*DATA LINES:*
## Start

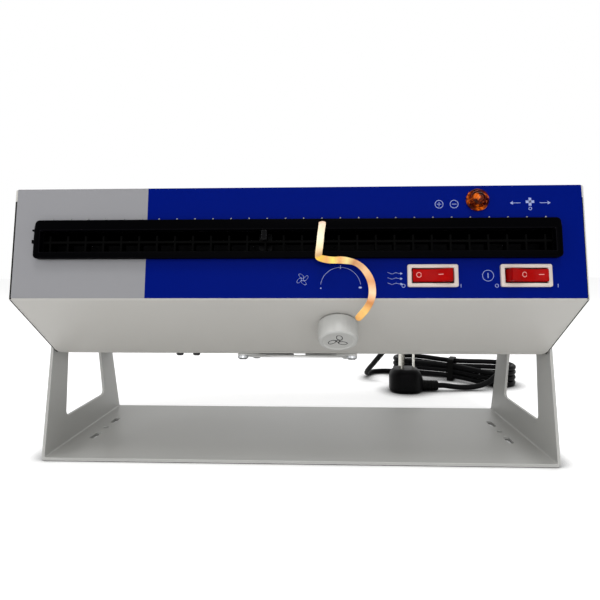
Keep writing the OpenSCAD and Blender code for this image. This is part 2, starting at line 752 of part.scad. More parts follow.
module speed_knob() color("#a9a9a8") on_slope(speed_x, speed_down) {
    skirt = 0.6;
    difference() {
        union() {
            rod(speed_diameter, skirt, skirt + 2);
            translate([0, 0, skirt + 2]) cylinder(d1 = speed_diameter, d2 = speed_diameter - 1.4, h = speed_height - 3);
            translate([0, 0, skirt + speed_height - 1])
                cylinder(d1 = speed_diameter - 1.4, d2 = speed_diameter - 3, h = 1);
        }
        rod(13.5, 0, 6);
        // pointer flat on the side nearest the panel
        block([-4, speed_diameter / 2 - 1.1, skirt + 2], [4, speed_diameter, speed_height + 2]);
    }
    rod(pot_shaft, -sheet - pot_height + 2, 6.5);
}

module switch_case(x) on_panel(x, switch_z) difference() {
    opening = [bezel_length - 6, bezel_height - 5.4];
    union() {
        linear_extrude(2) polygon(rounded([for (c = [[1, 1], [-1, 1], [-1, -1], [1, -1]])
            [c[0] * bezel_length / 2, c[1] * bezel_height / 2]], 1.5));
        translate([-switch_case[0] / 2, -switch_case[1] / 2, -switch_case[2]])
            cube([switch_case[0], switch_case[1], switch_case[2] + 0.1]);
        for (t = [-8, 0, 8]) translate([t, 0, -switch_case[2] - 3.9]) cube([0.8, 4.8, 8], center = true);
    }
    translate([-opening[0] / 2, -opening[1] / 2, -9]) cube([opening[0], opening[1], 20]);
    rotate([90, 0, 0]) cylinder(d = pin + 2 * running, h = bezel_height - 3.4, center = true);
}

module rocker(x, angle) on_panel(x, switch_z) rotate([0, angle, 0]) {
    length = bezel_length - 6 - 2 * fit;
    width = bezel_height - 5.4 - 2 * fit;
    rotate([90, 0, 0]) {
        intersection() {
            cylinder(d = length, h = width, center = true, $fn = 96);
            linear_extrude(width, center = true)
                polygon([[-length / 2, -4], [0, -5], [length / 2, -4], [length / 2, 5.4],
                         [length / 4, 3.6], [0, 3], [-length / 4, 3.6], [-length / 2, 5.4]]);
        }
        cylinder(d = pin, h = bezel_height - 3.6, center = true);
    }
}

module warm_switch() color("#efece2") switch_case(warm_x);
module power_switch() color("#efece2") switch_case(power_x);
module warm_rocker() color("#b01414") rocker(warm_x, -rocker_swing);
module power_rocker() color("#b01414") rocker(power_x, rocker_swing);

module lamp_holder() color("#d9d9d6") on_panel(lamp_x, lamp_z) difference() {
    union() {
        rod(lamp_flange, 0, 1.6);
        rod(lamp_thread, -14, 0.1);
        translate([0, 0, -sheet - 2.6]) cylinder(d = 12, h = 2.6, $fn = 6);
    }
    rod(lamp_thread - 2, -10, 3);
}

module lamp_lens() color("#c96a1e") on_panel(lamp_x, lamp_z) {
    rod(lamp_thread - 2 - 0.2, -6, 1.7);
    rod(lamp_dome, 1.6, 3.2);
    translate([0, 0, 3.2]) intersection() {
        scale(1) translate([0, 0, -2.2]) sphere(d = lamp_dome * 1.08);
        cylinder(d = lamp_dome, h = 8);
    }
}

// ---------------------------------------------------------------- air tell-tale

ribbon_x = 17.5;
ribbon_width = 5;
ribbon_thickness = 0.5;
// middle line of the free end, blown to the right: across from the ribbon, up from the duct's lower edge
ribbon_run = [[-1, 0.5], [8, -1.2], [18, -2.4], [25, -5.4], [30.5, -11], [33, -19], [31.5, -27], [26, -34], [19, -39]];

module air_ribbon() color("#f0c890") on_tilt_axis() {
    hang = duct_front - 0.3;
    run = folded([[panel_y - duct_lip, duct_top + 0.4], [hang, duct_top - duct_band + 0.1],
                  [hang, duct_low + 1]], 0.8);
    translate([ribbon_x, 0, 0]) across(ribbon_width) strip(reversed(run), ribbon_thickness);
    along(hang - 2 * ribbon_thickness, hang - ribbon_thickness) translate([ribbon_x, duct_low])
        strip(moved(ribbon_run, -ribbon_width / 2), ribbon_width);
}

// ---------------------------------------------------------------- mains cord and plug

plug = [114, 142, 0];
plug_width = 37;
plug_depth = 34;
plug_height = 26;
relief_length = 17;
relief_z = 6;
hank_middle = [180, 200, 0];
hank_turn = -24;
hank_straight = 50;
hank_radius = 24;
hank_height = 25;

lead_start = [gland_x,
              (gland_length + rear_y + 0.3) * cos(tilt),
              pivot_height - (gland_length + rear_y + 0.3) * sin(tilt)];
lead_route = [lead_start, lead_start + [0, 9, -2.5], [117, 108, 98], [110, 128, 82], [101, 147, 60],
              [91, 164, 40], [81, 181, 22], [76, 198, 10], [78, 214, 4], [87, 227, 3.2], [100, 231, 3.1],
              [112, 230, 3.1], [124, 226.5, 3.1]];
tail_route = [[225, 159, 19], [217, 152.5, 14.5], [208, 148, 9], [197, 146, 5], [184, 145, 3.4],
              [170, 143, 4.2], [157, plug[1], relief_z], [plug[0] + plug_width / 2 + relief_length, plug[1], relief_z]];

// Tube with flat ends swept through a list of points
module swept(p, d, sides = 10) {
    last = len(p) - 1;
    ways = [for (i = [0:last]) unit(p[min(i + 1, last)] - p[max(i - 1, 0)])];
    rings = [for (i = [0:last])
        let (side = unit(cross(ways[i], [0, 0, 1])), up = cross(side, ways[i]))
        each [for (k = [0:sides - 1])
            p[i] + d / 2 * (cos(360 * k / sides) * side + sin(360 * k / sides) * up)]];
    polyhedron(rings, concat(
        [[for (k = [sides - 1:-1:0]) k]],
        [for (i = [0:last - 1], k = [0:sides - 1])
            let (a = i * sides, b = a + sides, n = (k + 1) % sides)
            each [[a + k, b + n, b + k], [a + k, a + n, b + n]]],
        [[for (k = [0:sides - 1]) last * sides + k]]));
}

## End

*CHALLENGE:*
Print out the whole listing exactly as it appears.

*SOLVED PROBLEM:*
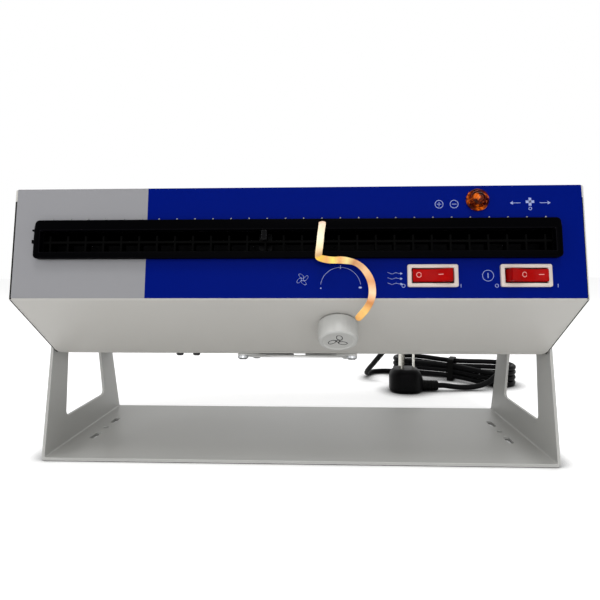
Keep writing the OpenSCAD and Blender code for this image. This is part 2, starting at line 752 of part.scad. More parts follow.
module speed_knob() color("#a9a9a8") on_slope(speed_x, speed_down) {
    skirt = 0.6;
    difference() {
        union() {
            rod(speed_diameter, skirt, skirt + 2);
            translate([0, 0, skirt + 2]) cylinder(d1 = speed_diameter, d2 = speed_diameter - 1.4, h = speed_height - 3);
            translate([0, 0, skirt + speed_height - 1])
                cylinder(d1 = speed_diameter - 1.4, d2 = speed_diameter - 3, h = 1);
        }
        rod(13.5, 0, 6);
        // pointer flat on the side nearest the panel
        block([-4, speed_diameter / 2 - 1.1, skirt + 2], [4, speed_diameter, speed_height + 2]);
    }
    rod(pot_shaft, -sheet - pot_height + 2, 6.5);
}

module switch_case(x) on_panel(x, switch_z) difference() {
    opening = [bezel_length - 6, bezel_height - 5.4];
    union() {
        linear_extrude(2) polygon(rounded([for (c = [[1, 1], [-1, 1], [-1, -1], [1, -1]])
            [c[0] * bezel_length / 2, c[1] * bezel_height / 2]], 1.5));
        translate([-switch_case[0] / 2, -switch_case[1] / 2, -switch_case[2]])
            cube([switch_case[0], switch_case[1], switch_case[2] + 0.1]);
        for (t = [-8, 0, 8]) translate([t, 0, -switch_case[2] - 3.9]) cube([0.8, 4.8, 8], center = true);
    }
    translate([-opening[0] / 2, -opening[1] / 2, -9]) cube([opening[0], opening[1], 20]);
    rotate([90, 0, 0]) cylinder(d = pin + 2 * running, h = bezel_height - 3.4, center = true);
}

module rocker(x, angle) on_panel(x, switch_z) rotate([0, angle, 0]) {
    length = bezel_length - 6 - 2 * fit;
    width = bezel_height - 5.4 - 2 * fit;
    rotate([90, 0, 0]) {
        intersection() {
            cylinder(d = length, h = width, center = true, $fn = 96);
            linear_extrude(width, center = true)
                polygon([[-length / 2, -4], [0, -5], [length / 2, -4], [length / 2, 5.4],
                         [length / 4, 3.6], [0, 3], [-length / 4, 3.6], [-length / 2, 5.4]]);
        }
        cylinder(d = pin, h = bezel_height - 3.6, center = true);
    }
}

module warm_switch() color("#efece2") switch_case(warm_x);
module power_switch() color("#efece2") switch_case(power_x);
module warm_rocker() color("#b01414") rocker(warm_x, -rocker_swing);
module power_rocker() color("#b01414") rocker(power_x, rocker_swing);

module lamp_holder() color("#d9d9d6") on_panel(lamp_x, lamp_z) difference() {
    union() {
        rod(lamp_flange, 0, 1.6);
        rod(lamp_thread, -14, 0.1);
        translate([0, 0, -sheet - 2.6]) cylinder(d = 12, h = 2.6, $fn = 6);
    }
    rod(lamp_thread - 2, -10, 3);
}

module lamp_lens() color("#c96a1e") on_panel(lamp_x, lamp_z) {
    rod(lamp_thread - 2 - 0.2, -6, 1.7);
    rod(lamp_dome, 1.6, 3.2);
    translate([0, 0, 3.2]) intersection() {
        scale(1) translate([0, 0, -2.2]) sphere(d = lamp_dome * 1.08);
        cylinder(d = lamp_dome, h = 8);
    }
}

// ---------------------------------------------------------------- air tell-tale

ribbon_x = 17.5;
ribbon_width = 5;
ribbon_thickness = 0.5;
// middle line of the free end, blown to the right: across from the ribbon, up from the duct's lower edge
ribbon_run = [[-1, 0.5], [8, -1.2], [18, -2.4], [25, -5.4], [30.5, -11], [33, -19], [31.5, -27], [26, -34], [19, -39]];

module air_ribbon() color("#f0c890") on_tilt_axis() {
    hang = duct_front - 0.3;
    run = folded([[panel_y - duct_lip, duct_top + 0.4], [hang, duct_top - duct_band + 0.1],
                  [hang, duct_low + 1]], 0.8);
    translate([ribbon_x, 0, 0]) across(ribbon_width) strip(reversed(run), ribbon_thickness);
    along(hang - 2 * ribbon_thickness, hang - ribbon_thickness) translate([ribbon_x, duct_low])
        strip(moved(ribbon_run, -ribbon_width / 2), ribbon_width);
}

// ---------------------------------------------------------------- mains cord and plug

plug = [114, 142, 0];
plug_width = 37;
plug_depth = 34;
plug_height = 26;
relief_length = 17;
relief_z = 6;
hank_middle = [180, 200, 0];
hank_turn = -24;
hank_straight = 50;
hank_radius = 24;
hank_height = 25;

lead_start = [gland_x,
              (gland_length + rear_y + 0.3) * cos(tilt),
              pivot_height - (gland_length + rear_y + 0.3) * sin(tilt)];
lead_route = [lead_start, lead_start + [0, 9, -2.5], [117, 108, 98], [110, 128, 82], [101, 147, 60],
              [91, 164, 40], [81, 181, 22], [76, 198, 10], [78, 214, 4], [87, 227, 3.2], [100, 231, 3.1],
              [112, 230, 3.1], [124, 226.5, 3.1]];
tail_route = [[225, 159, 19], [217, 152.5, 14.5], [208, 148, 9], [197, 146, 5], [184, 145, 3.4],
              [170, 143, 4.2], [157, plug[1], relief_z], [plug[0] + plug_width / 2 + relief_length, plug[1], relief_z]];

// Tube with flat ends swept through a list of points
module swept(p, d, sides = 10) {
    last = len(p) - 1;
    ways = [for (i = [0:last]) unit(p[min(i + 1, last)] - p[max(i - 1, 0)])];
    rings = [for (i = [0:last])
        let (side = unit(cross(ways[i], [0, 0, 1])), up = cross(side, ways[i]))
        each [for (k = [0:sides - 1])
            p[i] + d / 2 * (cos(360 * k / sides) * side + sin(360 * k / sides) * up)]];
    polyhedron(rings, concat(
        [[for (k = [sides - 1:-1:0]) k]],
        [for (i = [0:last - 1], k = [0:sides - 1])
            let (a = i * sides, b = a + sides, n = (k + 1) % sides)
            each [[a + k, b + n, b + k], [a + k, a + n, b + n]]],
        [[for (k = [0:sides - 1]) last * sides + k]]));
}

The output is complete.